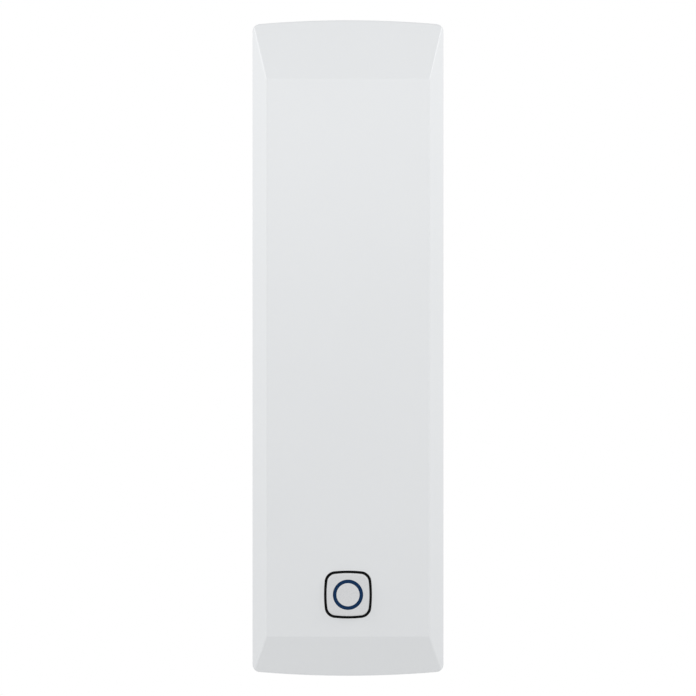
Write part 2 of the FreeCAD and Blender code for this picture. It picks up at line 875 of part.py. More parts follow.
def make_chassis():
    back = slab("chassis_back", mm.rebate_wall + mm.fit_gap, (mm.frame_rear, frame_front))
    box_front = mm.cell_depth + cell_across + mm.bay_wall
    box_rough = block(
        "bay_outside",
        (-bay_half_width, bay_half_width),
        (mm.frame_rear, box_front),
        (bay_floor - mm.bay_end_wall, bay_top + mm.bay_end_wall),
    )
    limit = housing_form("bay_limit", mm.shell_wall + mm.fit_gap, mm.frame_rear)
    box = common("bay_block", box_rough, limit)

    adds = []
    holes = []
    for i, (x, z, radius) in enumerate(chassis_screw_places()):
        adds.append(rod(f"ear_{i}", x, z, mm.ear_radius, (frame_front, ear_front)))
        clear = mm.chassis_screw_radius + mm.screw_play
        holes.append(rod(f"ear_hole_{i}", x, z, clear, (mm.frame_rear, ear_front + 1)))
        sink = mm.chassis_screw_head + mm.screw_play
        holes.append(rod(f"ear_sink_{i}", x, z, sink, (mm.frame_rear - 1, frame_front)))
    socket_radius = mm.stud_radius + mm.stud_play
    for i, (x, z) in enumerate(stud_places()):
        tip = mm.plate_thickness + mm.stud_height
        adds.append(rod(f"socket_{i}", x, z, socket_radius + mm.socket_wall, (frame_front, tip)))
        holes.append(rod(f"socket_hole_{i}", x, z, socket_radius, (mm.frame_rear - 1, tip + 1)))
    for i, (sign, x) in enumerate(mirrored_pair(mm.support_across)):
        low, high = board_bottom + mm.support_low_rise, board_top - mm.support_high_drop
        for name, z in (("low", low), ("high", high)):
            pillar = (frame_front, board_rear)
            adds.append(rod(f"support_{i}_{name}", x, z, mm.support_radius, pillar))

    bay = (bay_floor, bay_top)
    for sign, x in mirrored_pair(2 * cell_across):
        name = "left" if sign < 0 else "right"
        holes.append(upright_rod(f"bay_{name}", x, mm.cell_depth, cell_across, bay))
    mouth_x = (-2 * cell_across, 2 * cell_across)
    mouth = block("bay_mouth", mouth_x, (mm.frame_rear - 1, mm.cell_depth), bay)
    holes.append(mouth)
    reach = contact_width / 2 + mm.screw_play
    seat_depth = (mm.cell_depth - reach, mm.cell_depth + reach)
    seat = (bay_top - mm.contact_thickness - mm.screw_play, bay_top)
    holes.append(block("bridge_seat", (-cell_across, cell_across), seat_depth, seat))
    for i, (sign, x) in enumerate(mirrored_pair(2 * cell_across)):
        wide = mm.tab_width / 2 + mm.screw_play
        holes.append(
            block(
                f"tab_slot_{i}",
                (x - wide, x + wide),
                (board_front, board_front + mm.contact_thickness + mm.screw_play),
                (bay_floor - mm.bay_end_wall - 1, bay_floor + 1),
            )
        )
    solid = fuse("chassis_solid", back, box, *adds)
    trimmed = common("chassis_trimmed", solid, chassis_limit())
    finish("chassis", cut("chassis_frame", trimmed, *holes))


def chassis_limit():
    """All the room that the chassis may take: the plate in its rebate and the shell in front."""
    rear = slab("limit_back", mm.rebate_wall + mm.fit_gap, (mm.frame_rear, frame_front))
    ahead = housing_form("limit_front", mm.shell_wall + mm.fit_gap, mm.frame_rear)
    return fuse("chassis_room", rear, ahead)


def make_seal():
    outside = slab("seal_outside", mm.rebate_wall + mm.seal_play, (frame_front, ledge))
    through = (frame_front - 1, ledge + 1)
    inside = slab("seal_inside", mm.rebate_wall + mm.seal_width, through)
    clear = []
    for i, (x, z, radius) in enumerate(chassis_screw_places()):
        clear.append(rod(f"seal_ear_{i}", x, z, mm.ear_radius + mm.seal_clear, through))
    tube = mm.stud_radius + mm.stud_play + mm.socket_wall + mm.screw_play
    x, z = next(stud_places())
    clear.append(rod("seal_socket", x, z, tube, through))
    finish("chassis_seal", cut("seal", outside, inside, *clear))


def make_chassis_screws():
    screws = []
    for i, (x, z, radius) in enumerate(chassis_screw_places()):
        head_rear = frame_front - mm.chassis_screw_head_height
        head = rod(f"screw_head_{i}", x, z, mm.chassis_screw_head, (head_rear, frame_front))
        end = ear_front + mm.chassis_screw_bite - mm.chassis_screw_tip_gap
        shank = rod(f"screw_shank_{i}", x, z, mm.chassis_screw_radius, (frame_front, end))
        cross = cross_slot(f"screw_cross_{i}", x, z, mm.chassis_screw_head, head_rear)
        screws.append(cut(f"screw_{i}", fuse(f"screw_solid_{i}", head, shank), *cross))
    finish("chassis_screws", group("chassis_screw_set", *screws))


def make_cells():
    for sign, x in mirrored_pair(2 * cell_across):
        name = "battery_left" if sign < 0 else "battery_right"
        if sign < 0:
            start = bay_floor + mm.contact_thickness + mm.spring_height
            end = start + mm.cell_length
            nub = (end, end + mm.nub_height)
        else:
            end = bay_top - mm.contact_thickness - mm.spring_height
            start = end - mm.cell_length
            nub = (start - mm.nub_height, start)
        can = upright_rod(name + "_can", x, mm.cell_depth, mm.cell_radius, (start, end))
        tip = upright_rod(name + "_nub", x, mm.cell_depth, mm.nub_radius, nub)
        finish(name, fuse(name + "_solid", can, tip))


def coil(name, x, plate_face, direction):
    """A conical spring from a contact plate to the flat end of a cell."""
    wire = mm.spring_wire
    height = mm.spring_height - 2 * wire
    spine = doc.addObject("Part::Helix", name + "_spine")
    slant = f"atan(({mm.spring_wide.text} - {mm.spring_narrow.text}) / {height.text})"
    bind(spine, Radius=mm.spring_narrow, Height=height, Pitch=height / mm.spring_turns)
    spine.setExpression("Angle", slant)
    ring = doc.addObject("Part::Circle", name + "_wire")
    bind(ring, Radius=wire)
    ring.Placement = Placement(Vector(), Rotation(Vector(1, 0, 0), 90))
    bind(ring, Placement__Base__x=mm.spring_narrow)
    doc.recompute()
    sweep = doc.addObject("Part::Sweep", name + "_sweep")
    sweep.Sections = [ring]
    sweep.Spine = (spine, [f"Edge{i}" for i in range(1, len(spine.Shape.Edges) + 1)])
    sweep.Solid = True
    sweep.Frenet = True
    placed = doc.addObject("Part::Compound", name)
    placed.Links = [sweep]
    turn = 180 if direction > 0 else 0
    placed.Placement = Placement(Vector(), Rotation(Vector(1, 0, 0), turn))
    end = plate_face + direction * (mm.spring_height - wire)
    bind(placed, Placement__Base__x=x, Placement__Base__y=-mm.cell_depth, Placement__Base__z=end)
    return placed


def contact_plate(name, x, z):
    low = mm.cell_depth - contact_width / 2
    return block(name, x, (low, low + contact_width), z)


def tab(name, x):
    """The strip that runs from a contact plate through the end wall on to the board."""
    half = mm.tab_width / 2
    return block(
        name,
        (x - half, x + half),
        (board_front, board_front + mm.contact_thickness),
        (bay_floor - mm.tab_length, bay_floor + mm.contact_thickness),
    )


def make_contacts():
    half = contact_width / 2
    plate_face = bay_floor + mm.contact_thickness
    low_z = (bay_floor, plate_face)
    left, right = -cell_across, cell_across

    plate = contact_plate("negative_plate", (left - half, left + half), low_z)
    spring = coil("negative_spring", left, plate_face, 1)
    strip = fuse("negative_strip", plate, tab("negative_tab", left))
    finish("contact_negative", group("negative", strip, spring))

    plate = contact_plate("positive_plate", (right - half, right + half), low_z)
    dimple = upright_rod(
        "positive_dimple", right, mm.cell_depth, mm.nub_radius / 2,
        (plate_face, plate_face + mm.contact_dimple),
    )
    finish("contact_positive", fuse("positive", plate, tab("positive_tab", right), dimple))

    top_z = (bay_top - mm.contact_thickness, bay_top)
    plate = contact_plate("bridge_plate", (left - half, right + half), top_z)
    dimple = upright_rod(
        "bridge_dimple", left, mm.cell_depth, mm.nub_radius / 2,
        (bay_top - mm.contact_thickness - mm.contact_dimple, bay_top),
    )
    spring = coil("bridge_spring", right, bay_top - mm.contact_thickness, -1)
    strip = fuse("bridge_strip", plate, dimple)
    finish("contact_bridge", group("bridge", strip, spring))


def make_aerial():
    """A wire from the edge of the board up beside the battery box."""
    radius = mm.aerial_radius
    depth = board_front + radius
    start = board_half_width - mm.aerial_radius * 4
    side = shell_inside - mm.aerial_inset
    foot = button_level + mm.aerial_rise
    lead = doc.addObject("Part::Cylinder", "aerial_lead")
    lead.Placement = Placement(Vector(), Rotation(Vector(0, 1, 0), 90))
    bind(lead, Radius=radius, Height=side - start)
    elbow = doc.addObject("Part::Sphere", "aerial_elbow")
    bind(elbow, Radius=radius)
    for item, x in ((lead, start), (elbow, side)):
        bind(item, Placement__Base__x=x, Placement__Base__y=-depth)
        bind(item, Placement__Base__z=foot)
    mast = upright_rod("aerial_mast", side, depth, radius, (foot, bay_top + mm.aerial_past_bay))
    finish("antenna_wire", fuse("aerial", lead, elbow, mast))


# --- wall plate ---------------------------------------------------------------------------------


def coring():
    """Two columns of pockets in the face on the wall, with ribs between them."""
    inset = mm.rebate_wall + mm.plate_gap + mm.plate_rim
    half = body_width / 2 - inset
    low = inset + mm.end_bow - half_length
    pitch = -2 * low / mm.plate_rows
    rib = mm.plate_rib / 2
    for row in range(SIZES["plate_rows"]):
        z = (low + row * pitch + rib, low + (row + 1) * pitch - rib)
        for side, x in (("left", (-half, -rib)), ("right", (rib, half))):
            yield block(f"coring_{side}_{row}", x, (-mm.plate_coring, mm.plate_coring), z)


def make_wall_plate():
    plate = slab("plate_slab", mm.rebate_wall + mm.plate_gap, (0.0, mm.plate_thickness))
    spacing = mm.wall_screw_spacing / 2
    keep = []
    for i, (x, z) in enumerate(stud_places()):
        foot = mm.stud_radius + mm.plate_rib
        keep.append(rod(f"stud_pad_{i}", x, z, foot, (0.0, mm.plate_thickness)))
    for name, z in (("low", -spacing), ("high", spacing)):
        island = mm.wall_head_radius + mm.plate_rib
        keep.append(rod(f"screw_pad_{name}", 0.0, z, island, (0.0, mm.plate_thickness)))
    rough = fuse("plate_solid", cut("plate_cored", plate, *coring()), *keep)
    solid = common("plate_trimmed", rough, plate)

    studs = []
    for i, (x, z) in enumerate(stud_places()):
        tip = mm.plate_thickness + mm.stud_height
        post = rod(f"stud_{i}", x, z, mm.stud_radius, (mm.plate_thickness / 2, tip))
        half_slot = mm.stud_slot / 2
        slot = block(
            f"stud_slot_{i}",
            (x - half_slot, x + half_slot),
            (mm.plate_thickness + mm.stud_height / 4, tip + 1),
            (z - mm.stud_radius * 2, z + mm.stud_radius * 2),
        )
        studs.append(cut(f"split_stud_{i}", post, slot))

    through = (-mm.plate_thickness, mm.plate_thickness * 2)
    sink = mm.wall_head_radius - mm.wall_hole_radius
    cone = (mm.plate_thickness - sink, mm.plate_thickness)
    hole, head = mm.wall_hole_radius, mm.wall_head_radius
    tools = []
    for name, z in (("low", -spacing), ("high", spacing)):
        tools.append(rod(f"wall_hole_{name}", 0.0, z, hole, through))
        tools.append(rod(f"wall_sink_{name}", 0.0, z, hole, cone, front_radius=head))
    pad_rear = mm.plate_thickness - mm.pad_recess
    pad_front = mm.cell_depth - mm.cell_radius - mm.foam_gap
    tools.append(foam_form("foam_recess", (pad_rear, mm.plate_thickness + 1)))
    finish("wall_plate", fuse("plate", cut("plate_drilled", solid, *tools), *studs))
    finish("battery_pad", foam_form("foam", (pad_rear, pad_front)))


def foam_form(name, depth):
    across = mm.foam_width / 2
    middle = bay_floor + mm.foam_rise
    z = (middle - mm.foam_height / 2, middle + mm.foam_height / 2)
    return block(name, (-across, across), depth, z)


make_cover()
make_button()
make_switch()
make_board()
make_chips()
make_leds()
make_capacitors()
make_passives()
make_chassis()
make_seal()
make_chassis_screws()
make_cells()
make_contacts()
make_aerial()
make_wall_plate()
doc.recompute()

faults = [o.Name for o in doc.Objects if "Invalid" in o.State or "Error" in o.State]
for node, item in finished.items():
    shape = item.Shape
    if shape.isNull() or not shape.isValid() or not shape.Solids:
        faults.append(node)
if faults:
    raise RuntimeError(f"cannot be built: {faults}")

os.makedirs("parts", exist_ok=True)
for node, item in finished.items():
    item.Shape.exportStep(os.path.join("parts", node + ".step"))
print(f"{len(finished)} sub-parts written")
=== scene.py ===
import math

import bmesh
import bpy
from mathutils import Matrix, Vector


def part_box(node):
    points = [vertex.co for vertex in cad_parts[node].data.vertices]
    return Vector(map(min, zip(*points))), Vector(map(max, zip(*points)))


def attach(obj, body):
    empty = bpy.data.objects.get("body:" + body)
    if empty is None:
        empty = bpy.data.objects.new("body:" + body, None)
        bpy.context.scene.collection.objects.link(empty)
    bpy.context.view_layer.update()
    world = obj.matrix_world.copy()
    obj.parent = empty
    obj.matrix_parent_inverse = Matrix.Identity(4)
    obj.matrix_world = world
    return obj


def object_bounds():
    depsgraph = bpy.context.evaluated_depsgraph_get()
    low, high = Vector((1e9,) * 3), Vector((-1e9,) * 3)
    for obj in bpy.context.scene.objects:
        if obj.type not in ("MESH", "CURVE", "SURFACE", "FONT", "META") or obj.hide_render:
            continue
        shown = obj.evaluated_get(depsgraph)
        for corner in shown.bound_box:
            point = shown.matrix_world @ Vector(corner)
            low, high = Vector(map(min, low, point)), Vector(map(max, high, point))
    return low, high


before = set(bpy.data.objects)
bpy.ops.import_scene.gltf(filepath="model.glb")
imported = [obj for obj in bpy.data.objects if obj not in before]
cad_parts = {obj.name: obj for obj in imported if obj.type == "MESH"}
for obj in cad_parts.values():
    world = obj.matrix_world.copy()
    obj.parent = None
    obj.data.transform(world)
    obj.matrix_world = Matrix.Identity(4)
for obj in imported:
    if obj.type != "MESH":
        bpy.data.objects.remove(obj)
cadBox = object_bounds()
boardLow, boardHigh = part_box("circuit_board")
boardFace = boardLow.y  # where the front face of the board lies
capLow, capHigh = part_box("button_cap")
buttonLevel = (capLow.z + capHigh.z) / 2
mm = 0.001


def linear(hexCode):
    # an sRGB hex colour as the linear colour that a shader takes
    parts = [int(hexCode[i:i + 2], 16) / 255 for i in (1, 3, 5)]
    return [c / 12.92 if c <= 0.04045 else ((c + 0.055) / 1.055) ** 2.4 for c in parts] + [1.0]


def addNode(tree, kind, settings=None, links=None):
    # settings are the node's own properties or its sockets' values, links are (socket, source)
    node = tree.nodes.new(kind)
    for name, value in (settings or {}).items():
        if isinstance(name, str) and hasattr(node, name):
            setattr(node, name, value)
        else:
            node.inputs[name].default_value = value
    for socket, source in (links or {}).items():
        tree.links.new(source, node.inputs[socket])
    return node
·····
- **Objective**
Exactly the lines from the line with "faults = [o.Name" to the line with "shown = obj.evaluated_get(depsgraph)", both included, are to be extracted, and no others.

- **Response to this task**
faults = [o.Name for o in doc.Objects if "Invalid" in o.State or "Error" in o.State]
for node, item in finished.items():
    shape = item.Shape
    if shape.isNull() or not shape.isValid() or not shape.Solids:
        faults.append(node)
if faults:
    raise RuntimeError(f"cannot be built: {faults}")

os.makedirs("parts", exist_ok=True)
for node, item in finished.items():
    item.Shape.exportStep(os.path.join("parts", node + ".step"))
print(f"{len(finished)} sub-parts written")
=== scene.py ===
import math

import bmesh
import bpy
from mathutils import Matrix, Vector


def part_box(node):
    points = [vertex.co for vertex in cad_parts[node].data.vertices]
    return Vector(map(min, zip(*points))), Vector(map(max, zip(*points)))


def attach(obj, body):
    empty = bpy.data.objects.get("body:" + body)
    if empty is None:
        empty = bpy.data.objects.new("body:" + body, None)
        bpy.context.scene.collection.objects.link(empty)
    bpy.context.view_layer.update()
    world = obj.matrix_world.copy()
    obj.parent = empty
    obj.matrix_parent_inverse = Matrix.Identity(4)
    obj.matrix_world = world
    return obj


def object_bounds():
    depsgraph = bpy.context.evaluated_depsgraph_get()
    low, high = Vector((1e9,) * 3), Vector((-1e9,) * 3)
    for obj in bpy.context.scene.objects:
        if obj.type not in ("MESH", "CURVE", "SURFACE", "FONT", "META") or obj.hide_render:
            continue
        shown = obj.evaluated_get(depsgraph)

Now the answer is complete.